La séance s’est terminée par des vers de M. Lebrun sur la Grèce ; il faut y louer le sentiment, la grâce et l’éclat naturels à ce poète.

En somme, la nomination de M. de Lamartine est une précieuse conquête de l’opinion publique sur l’esprit de notre premier Corps littéraire. Ajoutée aux nominations de MM. Lebrun, Royer-Collard, de Barante, Philippe de Ségur, aux réintégrations légitimes de MM. Étienne et Arnault, elle semble consacrer pour l’Académie une ère tout à fait nouvelle, et l’on aime à y voir un gage irrévocable d’indépendance et de raison pour l’avenir. Il y a pourtant dans les Corps une lenteur de progrès et une tendance aux rechutes, dont il faut se défier. Un choix excellent aujourd’hui n’en garantit pas toujours un bon pour le lendemain, et il est utile que la publicité surveille les intrigues de coterie qui pourraient entraver la réforme naissante. Ainsi, au moment où rentrée triomphante de M. de Lamartine vient d’honorer l’Académie, où M. Philippe de Ségur est prêt à se joindre au groupe des hommes distingués qui y siègent, croirait-on que pour l’élection prochaine du successeur de M. de Lally on ait encore à redouter le scandale d’une de ces nominations niaises qui marquèrent la dictature de M. Roger17? Cela n’est pas trop invraisemblable toutefois.
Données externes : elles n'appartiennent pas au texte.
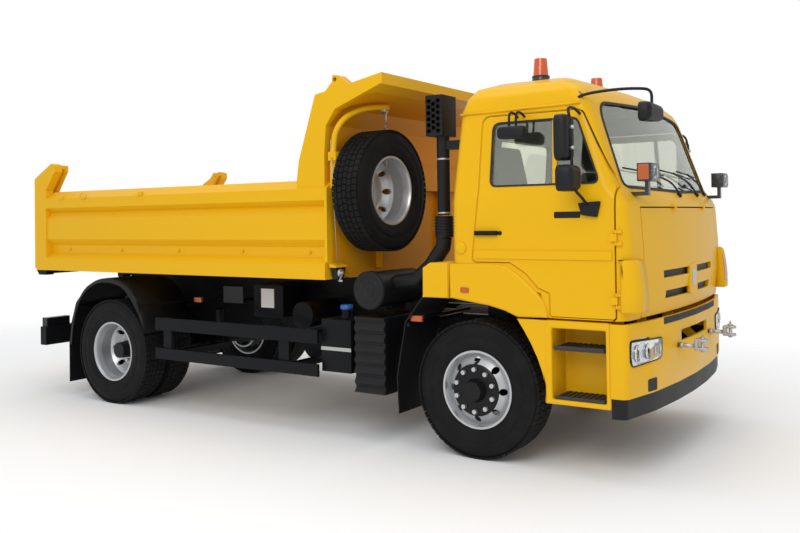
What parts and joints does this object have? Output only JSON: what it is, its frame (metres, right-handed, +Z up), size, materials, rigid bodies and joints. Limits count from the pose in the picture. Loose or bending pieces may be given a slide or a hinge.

Une poignée d’hommes médiocres ou usés, libéraux à ce qu’on dit, mais obéissant à un triste esprit de rancune littéraire ou philosophique, et s’accordant fort bien dans leurs petites haines avec leurs adversaires religieux et politiques, seraient à la veille de laisser encore une fois le génie sur le seuil, pour s’attacher à je ne sais quel candidat bénin et banal qui fait des visites depuis quinze ans18. Il convient aux hommes qui ont crédit et valeur dans la Compagnie de mettre fin une fois pour toutes à ces sottes prétentions, et de ne pas laisser interrompre cette série de choix graves et glorieux, qui d’abord donnent du lustre à l’Académie, et qui bientôt pourront lui assurer sur notre littérature une influence réelle, active et salutaire.